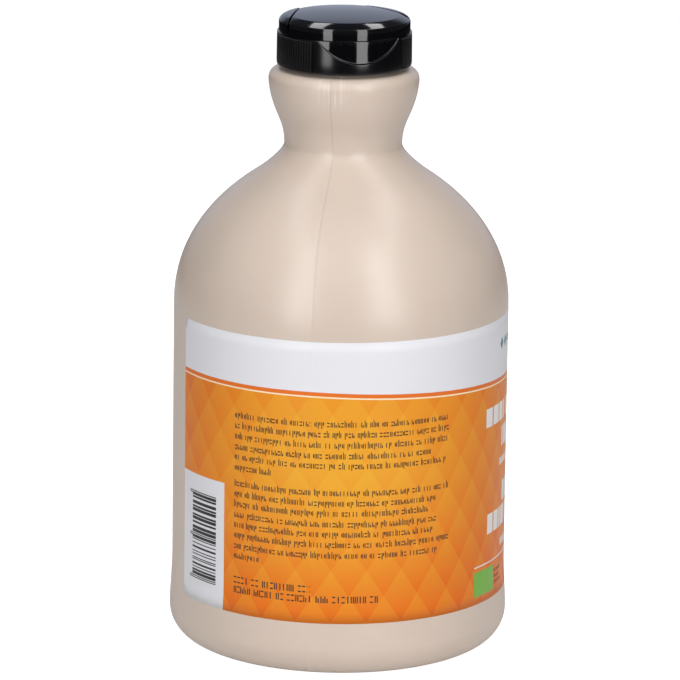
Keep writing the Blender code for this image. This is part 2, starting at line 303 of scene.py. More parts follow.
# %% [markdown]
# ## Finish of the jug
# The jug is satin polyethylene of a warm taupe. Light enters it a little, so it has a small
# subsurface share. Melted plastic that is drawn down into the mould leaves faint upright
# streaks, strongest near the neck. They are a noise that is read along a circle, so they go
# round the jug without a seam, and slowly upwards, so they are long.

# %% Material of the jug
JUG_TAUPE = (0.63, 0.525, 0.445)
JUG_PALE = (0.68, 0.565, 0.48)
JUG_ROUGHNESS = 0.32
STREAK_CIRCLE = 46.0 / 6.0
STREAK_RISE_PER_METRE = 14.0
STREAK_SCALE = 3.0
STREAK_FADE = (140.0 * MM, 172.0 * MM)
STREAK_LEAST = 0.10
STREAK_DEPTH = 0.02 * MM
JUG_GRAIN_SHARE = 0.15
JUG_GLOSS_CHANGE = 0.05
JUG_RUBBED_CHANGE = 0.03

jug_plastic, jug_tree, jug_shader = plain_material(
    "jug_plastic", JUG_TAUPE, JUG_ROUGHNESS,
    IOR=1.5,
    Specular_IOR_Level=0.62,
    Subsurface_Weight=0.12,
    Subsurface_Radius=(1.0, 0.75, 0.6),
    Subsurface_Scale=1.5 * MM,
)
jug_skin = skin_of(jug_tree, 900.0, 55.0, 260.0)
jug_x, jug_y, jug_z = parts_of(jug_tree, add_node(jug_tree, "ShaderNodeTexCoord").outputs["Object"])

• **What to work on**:
Repeat every line of the material exactly as given.

• **Solution to this task**:
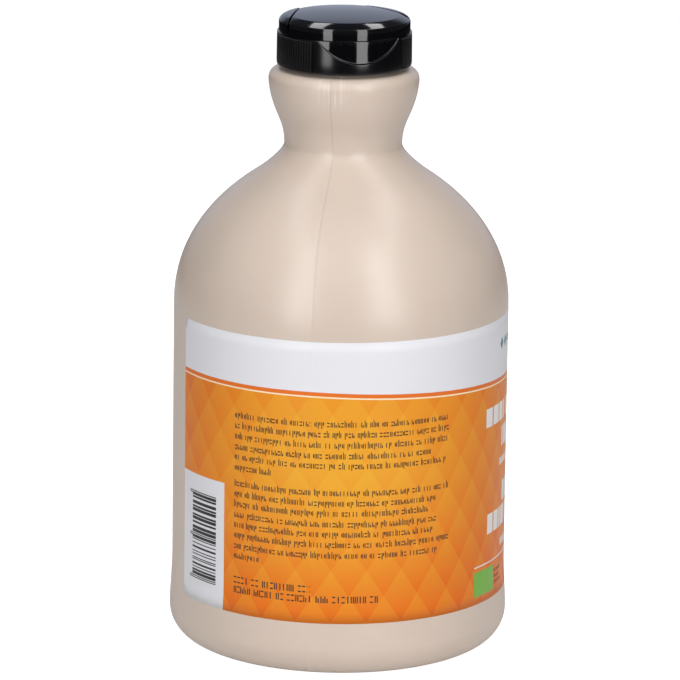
Keep writing the Blender code for this image. This is part 2, starting at line 303 of scene.py. More parts follow.
# %% [markdown]
# ## Finish of the jug
# The jug is satin polyethylene of a warm taupe. Light enters it a little, so it has a small
# subsurface share. Melted plastic that is drawn down into the mould leaves faint upright
# streaks, strongest near the neck. They are a noise that is read along a circle, so they go
# round the jug without a seam, and slowly upwards, so they are long.

# %% Material of the jug
JUG_TAUPE = (0.63, 0.525, 0.445)
JUG_PALE = (0.68, 0.565, 0.48)
JUG_ROUGHNESS = 0.32
STREAK_CIRCLE = 46.0 / 6.0
STREAK_RISE_PER_METRE = 14.0
STREAK_SCALE = 3.0
STREAK_FADE = (140.0 * MM, 172.0 * MM)
STREAK_LEAST = 0.10
STREAK_DEPTH = 0.02 * MM
JUG_GRAIN_SHARE = 0.15
JUG_GLOSS_CHANGE = 0.05
JUG_RUBBED_CHANGE = 0.03

jug_plastic, jug_tree, jug_shader = plain_material(
    "jug_plastic", JUG_TAUPE, JUG_ROUGHNESS,
    IOR=1.5,
    Specular_IOR_Level=0.62,
    Subsurface_Weight=0.12,
    Subsurface_Radius=(1.0, 0.75, 0.6),
    Subsurface_Scale=1.5 * MM,
)
jug_skin = skin_of(jug_tree, 900.0, 55.0, 260.0)
jug_x, jug_y, jug_z = parts_of(jug_tree, add_node(jug_tree, "ShaderNodeTexCoord").outputs["Object"])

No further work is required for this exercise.